Batter Fried Chicken - serves 4 (not more than 675 mg sodium per serving*, but probably much less)


1 Q water
1 T salt
3 T sugar
2 lbs bone-in, skin-on chicken pieces (breasts should be cut in half to reduce volume of each piece)


1/2 c flour
1/2 c cornstarch
1 T pepper
1/2 t paprika
1/2 t cayenne pepper
1 t low-sodium baking powder
1 c cold water


3 Q oil (peanut or vegetable)

Dissolve the salt and sugar in 1 Q of water, then soak the chicken in this brine for 30 minutes to 1 hour (in refrigerator).

Whisk the flour, cornstarch, seasonings, baking powder and water together in a large bowl. Refrigerate this mixture while chicken brines.

Heat the cooking oil in a large Dutch oven to 350 degrees.

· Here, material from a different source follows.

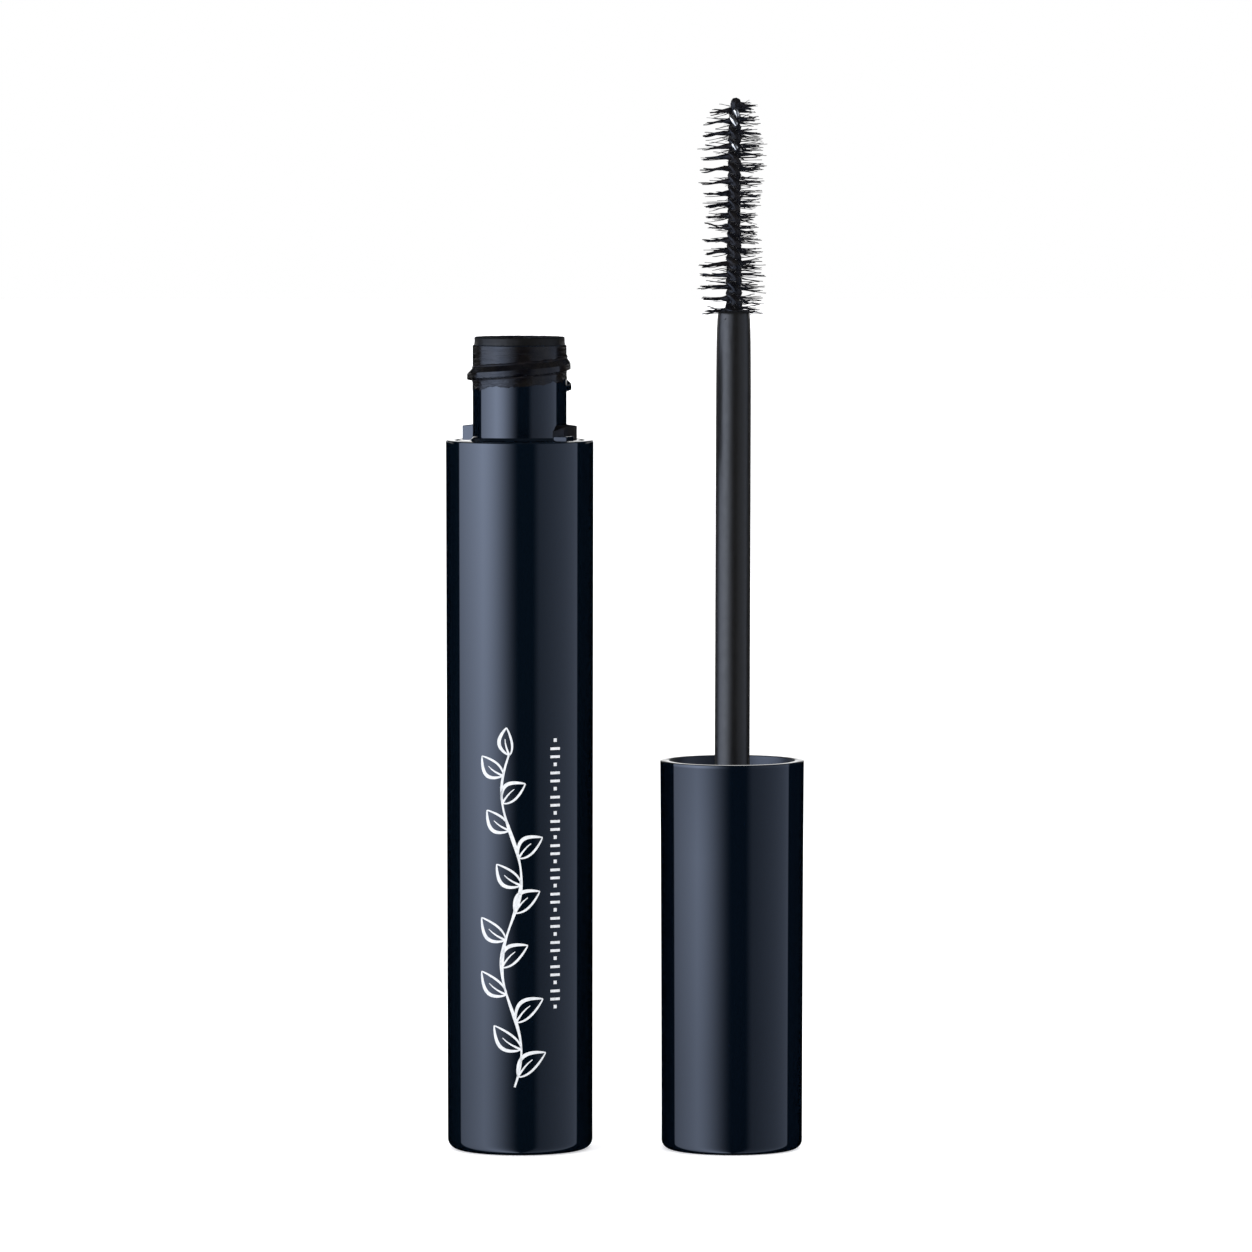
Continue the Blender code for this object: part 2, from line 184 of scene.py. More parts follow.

Remove chicken from refrigerator and drain the brine. pat chicken dry with paper towels. Stir batter and add chicken pieces to bowl. Transfer chicken to cook pot one piece at a time, allowing excess batter to drip back into bowl. To avoid crowding the pan, work in small batches. Keeping oil between 300 and 325 degrees, cook the chicken until batter is golden brown and meat meat reaches 160 F for white meat and 175 F for dark. This should take 12-15 minutes. Drain cooked chicken on wire rack set inside a rimmed baking sheet. Reheat oil to 350 F between batches.

Sunday, April 1, 2012

Week 13: Seared Ginger-Balsamic Salmon with Hot and Sour Slaw

We didn't have the energy to create something original this week, so we tried a new recipe that was published in last Sunday's newspaper. I found it online here, if you want to give it a try. It was not particularly low sodium, but we did manage to reduce it to an acceptable level by leaving out the salt and using less soy sauce. It made a delicious meal that was a nice change of pace from our usual salmon dish.